World through homogenous frames

Rarely are images used in our newspapers to set issues in their contexts and layered complexity. More often the same images are used everywhere to reinforce simple notions of the nation. On the dangers of a singular perspective...

April 17, 2010 05:23 pm | Updated April 19, 2010 11:35 am IST

A different visual vocabulary: The photo of Osmania University students protesting that was used in The Hindu. Photo: AP

A different visual vocabulary: The photo of Osmania University students protesting that was used in The Hindu. Photo: AP

On February 21, a Sunday, readers of most national newspapers in Delhi awakened to a front page photograph of Siripuram Yadagiri in flames, his mouth stretched in an agonised grimace. The 19-year-old student had immolated himself near the Osmania University campus in Hyderabad to fuel the ongoing movement for a Telangana state.

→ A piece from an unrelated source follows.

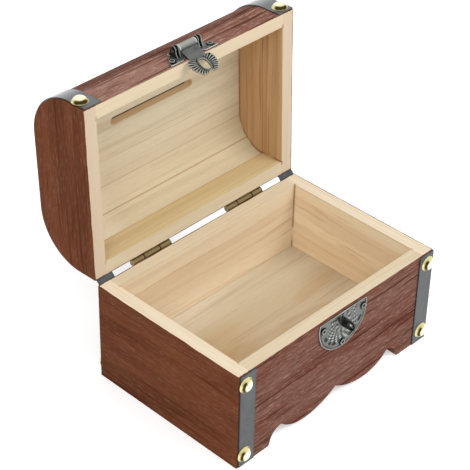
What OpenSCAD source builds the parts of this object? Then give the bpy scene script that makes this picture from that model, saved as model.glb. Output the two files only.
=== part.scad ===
// Wooden money box: a small chest with a D-shaped hinged lid, a coin slot in
// the crown, leather straps, dome nails and a padlock hasp.
// Millimetres, +Z up. The box stands on its feet at z = 0, the front looks
// towards -Y, and the lid is drawn open, leaning on its hinges.

/* [Box] */
// Outside width of base and lid
box_w = 150; // [140:1:180]
// Outside depth of base and lid
box_d = 101.5; // [95:0.5:120]
// Height of the base with its feet
base_h = 60.6; // [53:0.1:80]
// Thickness of the side, front and back boards
board_t = 8; // [7:0.5:10]
// Height of the inside floor above the table
floor_top = 17.5; // [16:0.1:20]
// Thickness of the bottom board
floor_t = 5; // [3:0.5:6]

/* [Apron] */
// Width of each foot, seen from the front
foot_w = 24.5; // [20:0.5:28]
// Height of the cusps of the apron above the table
arch_h = 9.6; // [9.4:0.1:10]
// Radius of the quarter round beside each foot
arch_r = 8.5; // [8:0.1:8.8]
// Height of the lowest point of each lobe above the table
lobe_gap = 2.2; // [1.8:0.1:3]
// Distance from the outer cusp to the lowest point of the lobe
lobe_run = 18; // [15:0.5:20]
// Rounding of the toe of each foot
toe_r = 2; // [2:0.1:3]

/* [Lid] */
// Height of the lid's straight sides
lid_side_h = 12; // [12:0.5:16]
// Outer radius of the lid's shoulders, which end at the flat crown
lid_r = 28; // [26:0.5:32]
// Thickness of the curved top boards
shell_t = 7; // [6:0.5:8]
// Height of the front and back rails under the curved top
rail_h = 15; // [14.5:0.5:18]
// Gap between the rims when the lid is shut
seam_gap = 0.3; // [0.2:0.05:0.5]
// Angle at which the open lid rests
lid_open = 92.3; // [90:0.1:96]

/* [Coin slot] */
// Length of the slot
slot_l = 60; // [50:1:80]
// Width of the slot
slot_w = 4.5; // [4.2:0.1:6]
// Distance of the slot from the front of the lid
slot_y = 39; // [34:0.5:50]

/* [Straps] */
// Width of the leather straps
strap_w = 11; // [10:0.5:14]
// Thickness of the leather
strap_t = 0.7; // [0.5:0.1:1.2]
// Distance of the left straps from the side of the box
strap_left_in = 1; // [0:0.1:2]
// Distance of the right straps from the side of the box
strap_right_in = 0; // [0:0.1:2]
// Distance of the strap ends from the rims and the table
strap_end = 0.4; // [0.3:0.1:1]

/* [Dome nails] */
// Diameter of the dome heads
dome_d = 9; // [7:0.5:10]
// Height of the dome heads
dome_h = 3; // [2:0.1:4]
// Diameter of the nail shanks
shank_d = 1.6; // [1.2:0.1:2]
// How deep the shanks go into the wood
shank_l = 11; // [8:0.5:14]
// Distance of the nails from the side of the box
dome_in = 4.7; // [4.6:0.1:6]
// Distance of the upper nails below the rim of the base
dome_top = 6.7; // [6:0.1:10]
// Height of the lower nails above the table
dome_low = 7.7; // [6:0.1:10]
// Height of the left lid nail above the seam
lid_dome_left = 7.5; // [6:0.1:7.5]
// Height of the right lid nail above the seam
lid_dome_right = 5.5; // [5.2:0.1:7.5]

/* [Hinges] */
// Length of each butt hinge
hinge_l = 27.5; // [24:0.5:32]
// Distance of the middle of each hinge from the end of the box
hinge_in = 39.5; // [34:0.5:45]
// Distance of the hinge axis behind the back
hinge_out = 2; // [1.9:0.05:2.2]
// Outer radius of the knuckles
knuckle_r = 1.7; // [1.6:0.05:1.8]
// Thickness of the leaves
leaf_t = 0.7; // [0.6:0.05:0.9]
// Height of each leaf, from the axis
leaf_h = 11.5; // [10:0.5:13]
// Radius of the hinge pins
hinge_pin_r = 0.8; // [0.6:0.05:0.9]

/* [Hasp and catch] */
// Distance of the hasp and the catch to the right of the middle
latch_x = 1.6; // [0:0.1:3]
// Thickness of the two nailed plates
plate_t = 0.8; // [0.6:0.05:0.9]
// Distance of the hasp pivot from the lid's front
pivot_out = 4; // [4:0.1:4.2]
// Height of the hasp pivot above the seam
pivot_up = 7; // [6.8:0.1:7.1]
// Radius of the ears that hold the hasp pin
ear_r = 3.4; // [3:0.1:3.6]
// Width of each ear
ear_w = 3; // [2.5:0.1:3.5]
// Clear distance between the ears
ear_gap = 13; // [12:0.5:14]
// Radius of the rolled end of the tongue
roll_r = 2.2; // [1.9:0.1:2.4]
// Radius of the hasp pin
hasp_pin_r = 0.9; // [0.7:0.05:1]
// Thickness of the tongue
tongue_t = 1; // [0.8:0.05:1]
// Length of the tongue below its pivot
tongue_l = 20.5; // [20.5:0.1:22]
// Angle at which the tongue leans in on the edge of the open lid
tongue_lean = 24; // [20:0.5:24]
// Width of the hole in the tongue
tongue_hole_w = 4.8; // [4.6:0.1:5]
// Distance of the staple below the rim of the base
staple_down = 7.5; // [7:0.1:8]
// How far the staple stands out of its plate
staple_out = 8.2; // [7.5:0.1:9]
// Height of the staple
staple_h = 5.6; // [5:0.1:6]
// Thickness of the staple
staple_t = 1.6; // [1.2:0.1:2]
// Radius of the padlock hole in the staple
lock_r = 1.7; // [1.5:0.05:1.8]

/* [Small nails] */
// Radius of the small nail heads
tack_r = 1.7; // [1.4:0.1:1.9]
// Height of the small nail heads
tack_h = 0.9; // [0.6:0.1:1.2]
// Radius of the small nail shanks
tack_shank_r = 0.5; // [0.4:0.05:0.6]
// Depth of the small nails in the wood
tack_l = 5; // [4:0.5:6]

/* [Hidden] */
$fn = 96;

eps = 0.01;             // overlap of shapes that are joined, and reach of cuts
pin_play = 0.05;        // radial play of a pin in what turns on it
nail_play = 0.03;       // radial play of a nail or a fixed pin in its hole

inner_w = box_w - 2 * board_t;
inner_d = box_d - 2 * board_t;
lid_z = base_h + seam_gap;              // underside of the shut lid
hinge_y = box_d + hinge_out;
hinge_z = base_h + seam_gap / 2;
dome_x = box_w / 2 - dome_in;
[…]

Boxed by a bare bones caption and flaming headlines such as “Andhra ablaze”, the photograph became a defining image of an entire state sliding into anarchy.

Even a still frame of flames has a paralysing effect on the mind; the sensation of panic triggered by the photograph literally took the shape of a ‘ viewpoint' on an as yet unelaborated issue. The perfunctory reports tucked inside would have had a tough time replacing such an overpowering emotion with information to facilitate a reasoned understanding of the issue.

There was something even more disturbing. What initially had seemed to be the same photograph used by different newspapers turned out to be images shot from an almost identical angle by different sources. In photo composition as well as display, it demonstrated an alarming sameness of perspective.

In a world predominantly perceived through images, the camera is the all-seeing eye, its frame the tutoring gaze. The mammoth replication of that image thus became the singular narrative of the event as well as the Telangana issue for the average reader. Literally a ‘freeze frame' if you will of a movement in flux.

Different take

But one photograph, published by The Hindu, also on page one, stood out from the terrifying sea of sameness that day. Sourced from an external news agency, this photograph was accompanied by a report.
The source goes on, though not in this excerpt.